DuPont pulled the S&P materials sector index down 3.1 percent. DuPont's stock lost 8.5 percent to $45.52 after the chemical company reported lower-than-expected quarterly profit and announced 1,500 job cuts on Tuesday.
With 145 of the S&P 500 companies having reported results so far, 63 percent have missed analysts' top-line expectations for revenue, the inverse of the usual, as 62 percent of companies have traditionally exceeded estimates since 1994, and 55 percent have beaten over the past four quarters, on average.
United Technologies Corp slid 1.4 percent, to $76.72 after its third-quarter earnings fell 3.3 percent. The company, the world's largest maker of elevators and air conditioners, also missed revenue expectations. And 3M Co dropped 3.3 percent to $89.47 after the diversified U.S. manufacturer missed revenue forecasts and cut its profit for 2013.
United Parcel Service Inc reported a lower quarterly profit, citing slowing global trade. Its stock, however, rose 2.9 percent to $73.62 after UPS, the world's largest package delivery company, slightly revised its 2012 forecast - giving Wall Street an indication that it would beat the consensus estimate for the fourth quarter, which includes the crucial holiday season.
Overall earnings for S&P 500 companies are expected to fall 2.5 percent in the third quarter from a year ago, Thomson Reuters data showed.
The Dow Jones industrial average slid 227.36 points, or 1.70 percent, to 13,118.53. The Standard & Poor's 500 Index slipped 19.40 points, or 1.35 percent, to 1,414.42. The Nasdaq Composite Index fell 21.72 points, or 0.72 percent, to 2,995.24.
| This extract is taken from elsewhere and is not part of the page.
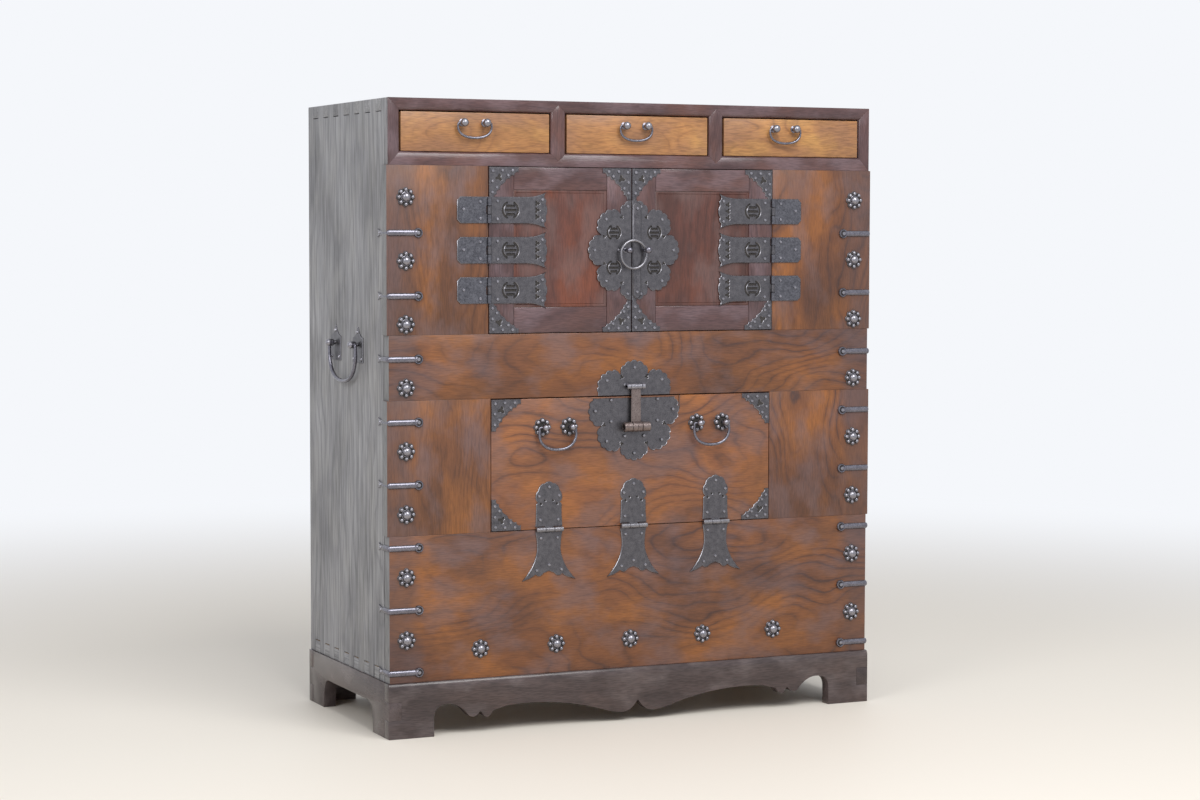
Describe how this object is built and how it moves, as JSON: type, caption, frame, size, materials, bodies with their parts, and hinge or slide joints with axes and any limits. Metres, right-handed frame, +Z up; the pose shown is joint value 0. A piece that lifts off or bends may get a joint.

With the market's recent decline, it has now given up all of its gains since the European Central Bank's Sept 6. announcement of a plan to buy bonds of troubled euro-zone nations.
Moody's downgraded five key Spanish regions by one or two notches late on Monday, citing their limited cash reserves and forthcoming bond repayments.
The S&P 500 was below its 50-day moving average of about 1,434, a level that has acted as a strong support point in recent sessions and could signal further declines if convincingly broken.
The Federal Reserve's policy committee will begin a two-day meeting on interest rates on Tuesday.
A total of 33 S&P 500 companies were scheduled to report earnings on Tuesday, including Netflix and Facebook after the close.
Shares of Harley-Davidson rose 6.5 percent to $46.36 after the U.S. motorcycle manufacturer reported earnings and sales on Tuesday that beat expectations.
Upscale leather-goods maker Coach Inc reported a quarterly profit on Tuesday that topped Wall Street's consensus forecast by a penny per share, along with big sales gains in China and strong quarterly sales growth at its North American stores. Shares of Coach jumped 8.3 percent to $58.67.